---- Data excerpts
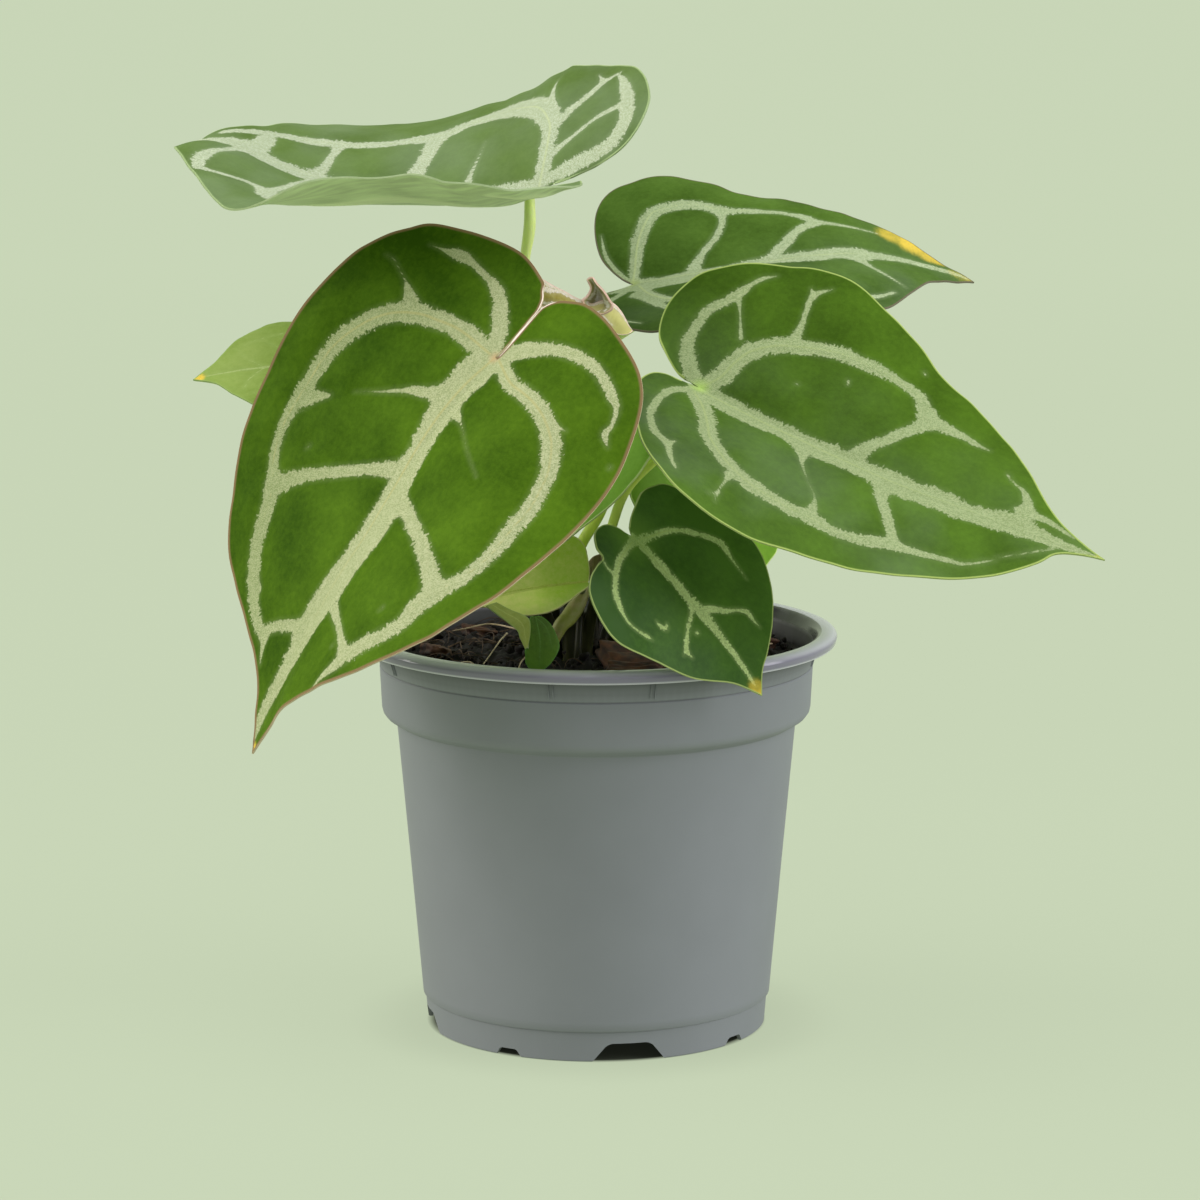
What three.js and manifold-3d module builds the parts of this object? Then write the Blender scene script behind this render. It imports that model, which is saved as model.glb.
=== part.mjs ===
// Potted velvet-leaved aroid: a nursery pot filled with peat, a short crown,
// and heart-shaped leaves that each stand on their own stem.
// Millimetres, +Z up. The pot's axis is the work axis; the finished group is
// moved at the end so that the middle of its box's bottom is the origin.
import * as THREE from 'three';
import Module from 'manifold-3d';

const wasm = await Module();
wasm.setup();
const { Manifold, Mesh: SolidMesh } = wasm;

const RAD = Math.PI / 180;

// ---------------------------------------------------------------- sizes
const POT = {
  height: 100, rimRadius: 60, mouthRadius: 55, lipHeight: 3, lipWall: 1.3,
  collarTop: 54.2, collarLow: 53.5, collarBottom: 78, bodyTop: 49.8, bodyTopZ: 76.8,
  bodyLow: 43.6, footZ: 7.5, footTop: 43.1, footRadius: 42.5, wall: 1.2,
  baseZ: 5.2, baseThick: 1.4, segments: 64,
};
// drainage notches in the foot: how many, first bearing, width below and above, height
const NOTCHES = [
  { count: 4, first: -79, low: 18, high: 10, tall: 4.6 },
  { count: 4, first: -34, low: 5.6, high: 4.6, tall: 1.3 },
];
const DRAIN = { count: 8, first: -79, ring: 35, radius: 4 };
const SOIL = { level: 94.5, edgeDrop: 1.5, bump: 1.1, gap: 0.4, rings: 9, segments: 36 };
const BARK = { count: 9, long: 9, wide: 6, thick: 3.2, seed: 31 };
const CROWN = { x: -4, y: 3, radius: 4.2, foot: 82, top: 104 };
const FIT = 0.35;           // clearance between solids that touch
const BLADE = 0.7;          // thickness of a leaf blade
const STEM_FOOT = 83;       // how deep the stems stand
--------
---- Data excerpts
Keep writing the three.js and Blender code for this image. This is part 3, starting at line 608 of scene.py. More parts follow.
--------
Task details: Look back at the entries above. Retype the line with "What three.js and", the line with "const RAD = Math.PI / 180;", and all lines in between.

Full solution:
What three.js and manifold-3d module builds the parts of this object? Then write the Blender scene script behind this render. It imports that model, which is saved as model.glb.
=== part.mjs ===
// Potted velvet-leaved aroid: a nursery pot filled with peat, a short crown,
// and heart-shaped leaves that each stand on their own stem.
// Millimetres, +Z up. The pot's axis is the work axis; the finished group is
// moved at the end so that the middle of its box's bottom is the origin.
import * as THREE from 'three';
import Module from 'manifold-3d';

const wasm = await Module();
wasm.setup();
const { Manifold, Mesh: SolidMesh } = wasm;

const RAD = Math.PI / 180;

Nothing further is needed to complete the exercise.